978-1-58731-016-4
Paper $20
330 pages, 5½" x 8½", notes, illustrated
After 40 Years
Vatican Council II's Diverse Legacy
Whitehead, Kenneth D., editor
After Forty Years: Vatican Council II’s Diverse Legacy, as the title indicates, commemorates the 40th anniversary of the Second Vatican Council of 1962–1965. However, the book makes no attempt to deal with the legacy of Vatican II as a whole, that is, with the Council’s complete legacy, but only with some important parts of it. The Council as a whole represents a topic too vast to be covered within the confines of a single volume, as it was too vast to be covered within the confines of a single Fellowship of Catholic Scholars convention. This book covers those aspects of the Council that were of special interest to some of the leading scholars and academics active in the Fellowship. These favored topics were covered by means of the scholarly papers prepared especially for the Fellowship’s annual convention held in Charlotte, North Carolina, in September 2005. This book deals with the two great Constitutions on the Church (Lumen Gentium and Gaudium et Spes); its epochal Constitution on Divine Revelation, and hence also on Scripture (Dei Verbum); its Declaration on Religious Liberty (Dignitatis Humanae); and its Decree on Ecumenism (Unitatis Redintegratio).

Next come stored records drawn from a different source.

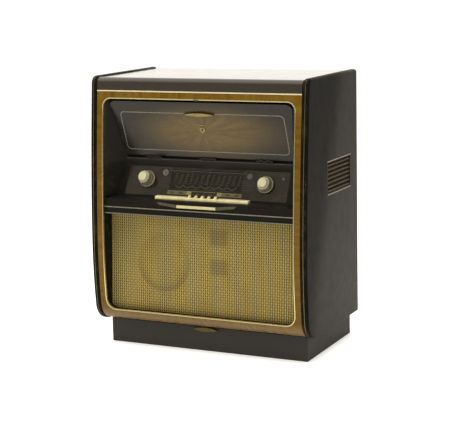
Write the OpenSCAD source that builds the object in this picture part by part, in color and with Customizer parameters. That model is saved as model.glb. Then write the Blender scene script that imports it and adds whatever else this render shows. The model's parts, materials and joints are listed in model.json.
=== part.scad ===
// Radio phonograph console: cabinet, radio, record changer, flap and keys.
// Origin: centre of the footprint on the floor. +Z up, front faces -Y, left is -X.

/* [Cabinet] */
// Overall width over the side panels
body_w = 768; // [748:4:800]
// Overall depth at the fullest point of the front
body_d = 450; // [444:1:456]
// Overall height
body_h = 896; // [892:1:900]
// Thickness of each side panel
side_t = 23; // [20:0.5:24]
// Height of the plinth
plinth_h = 81; // [60:1:84]
// Set-back of the plinth at each side
plinth_inset = 28; // [20:1:30]
// Thickness of the plinth boards
plinth_t = 18; // [12:1:22]
// Height at which the front is fullest
bulge_z = 316; // [300:1:330]
// How far the back cover sits inside the back edges
back_recess = 25; // [20:1:28]

/* [Front frame] */
// Half width of the rounded front opening
open_hw = 340; // [335:1:341]
// Bottom of the front opening
open_z0 = 125.5; // [122:0.5:130]
// Top of the front opening
open_z1 = 825.5; // [820:0.5:830]
// Corner radius at the top of the opening
open_rt = 28; // [20:1:32]
// Corner radius at the bottom of the opening
open_rb = 36; // [28:1:40]
// Height of the brass line above the frame
top_line_z = 848.7; // [846:0.1:850]

/* [Dial and keys] */
// Half width of the dial glass
glass_hw = 289.8; // [270:0.1:292]
// Distance of each knob pair from the centre
knob_x = 212; // [205:1:225]
// Knob centre, measured up the sloping dial
knob_v = 58; // [54:1:62]
// Radius of the outer knob flange
knob_r = 28; // [24:0.5:30]
// Pitch of the eight side keys
key_pitch = 27; // [25:0.5:27]
// Pitch of the five middle keys
mid_pitch = 23.2; // [21:0.1:23.2]

/* [Flap] */
// Length of the flap from hinge edge to top edge
flap_len = 196; // [190:0.5:196]
// Thickness of the flap board
flap_t = 16; // [12:0.5:16]

/* [Record changer] */
// Platter radius
platter_r = 125; // [110:1:126]
// Spindle radius
spindle_r = 3.55; // [3.4:0.05:3.6]
// Height of the stack of records the spindle holds
spindle_h = 62; // [40:1:75]

/* [Speakers] */
// Radius of the bass speaker
woofer_r = 105; // [95:1:108]
// Radius of each small speaker
small_r = 42; // [34:1:44]

/* [Hidden] */

$fn = 48;

// Colours shared by several nodes
side_brown = [0.16, 0.14, 0.12];
lining_black = [0.07, 0.07, 0.07];
hinge_metal = [0.26, 0.24, 0.20];
key_ivory = [0.93, 0.88, 0.72];
knob_cream = [0.86, 0.80, 0.60];
ring_gold = [0.72, 0.64, 0.42];
changer_cream = [0.90, 0.86, 0.74];
speaker_grey = [0.25, 0.25, 0.26];

half_w = body_w / 2;
inner_x = half_w - side_t;          // inner face of the side panels
back_y = body_d / 2;
cover_y = back_y - back_recess;     // back face of the back cover

/* ---------- helpers ---------- */
module yz(x0, x1) {
  translate([x0, 0, 0]) rotate([90, 0, 90]) linear_extrude(x1 - x0) children();
}
module xz(y0, y1) {
  translate([0, y1, 0]) rotate([90, 0, 0]) linear_extrude(y1 - y0) children();
}
module box(low, high) { translate(low) cube(high - low); }
module rod_x(x, y, z, radius, length) {
  translate([x, y, z]) rotate([0, 90, 0]) cylinder(r = radius, h = length);
}
// Children and their mirror image about the plane at the given x
module both_at(x) {
  children();
  translate([2 * x, 0, 0]) mirror([1, 0, 0]) children();
}
module both() { both_at(0) children(); }

function reversed(list) = [for (i = [len(list) - 1:-1:0]) list[i]];
function arc(x, y, radius, from, to, steps) = [for (i = [0:steps])
  let (a = from + (to - from) * i / steps) [x + radius * cos(a), y + radius * sin(a)]];
// Rounded rectangle, centred across, with its own radii at the high and low corners
function rounded(half, low, high, high_r, low_r, steps) = concat(
  arc(half - high_r, high - high_r, high_r, 0, 90, steps),
  arc(-half + high_r, high - high_r, high_r, 90, 180, steps),
  arc(-half + low_r, low + low_r, low_r, 180, 270, steps),
  arc(half - low_r, low + low_r, low_r, 270, 360, steps));

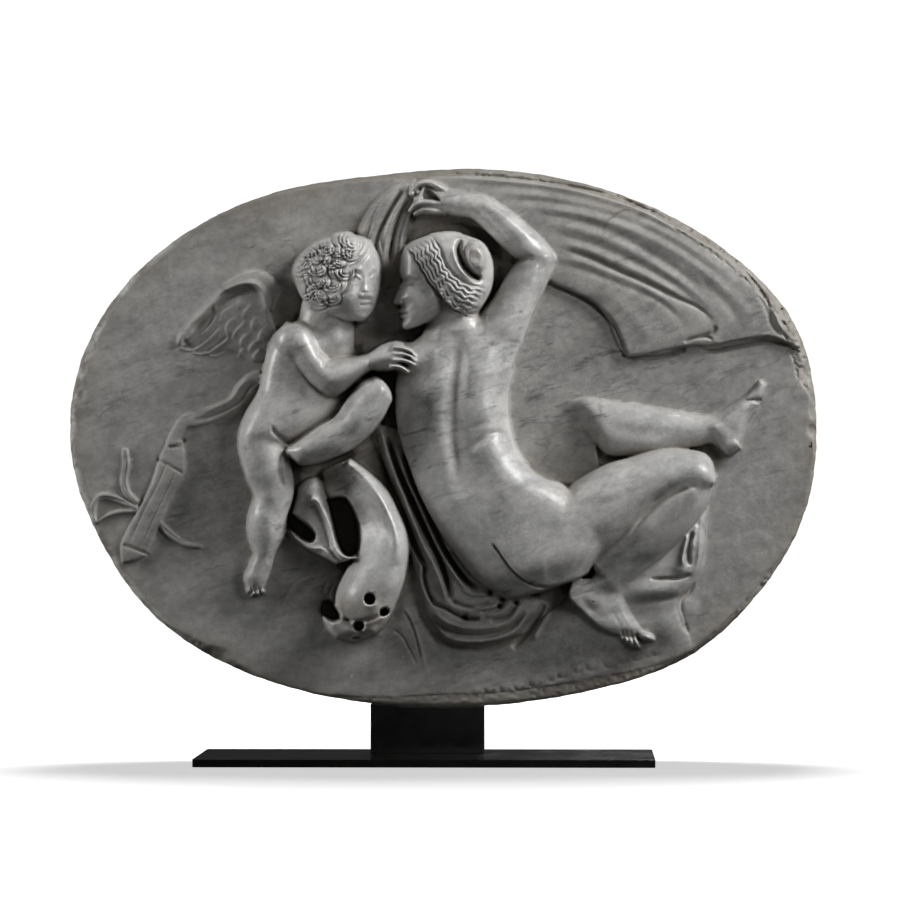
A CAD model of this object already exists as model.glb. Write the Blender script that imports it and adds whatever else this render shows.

Because of the special interest of a number of the contributors, there is a heavy emphasis on the meaning and significance of the “anthropology” of Gaudium et Spes (the favorite Vatican II document of Pope John Paul II, by the way, who was one of the architects of this document at the Council). This book, however, is no superficial survey of the general ideas and thrust of the Second Vatican Council, as so many books on the subject turn out to be; but it is rather an in-depth look at the meaning an import of several of the Council’s most important themes and decisions. As is usual with the books based on Fellowship conventions, the volume contains a number of outstanding contributors, including Jesuit Father William S. Kurz of Marquette, Sister Mary Timothy Prokes, f.s.e., of the Notre Dame Graduate School of Christendom College, and New York University’s Emeritus Professor of Psychology, Dr. Paul Vitz, now teaching at the new Institute for Psychological Sciences (IPS) in Northern Virginia.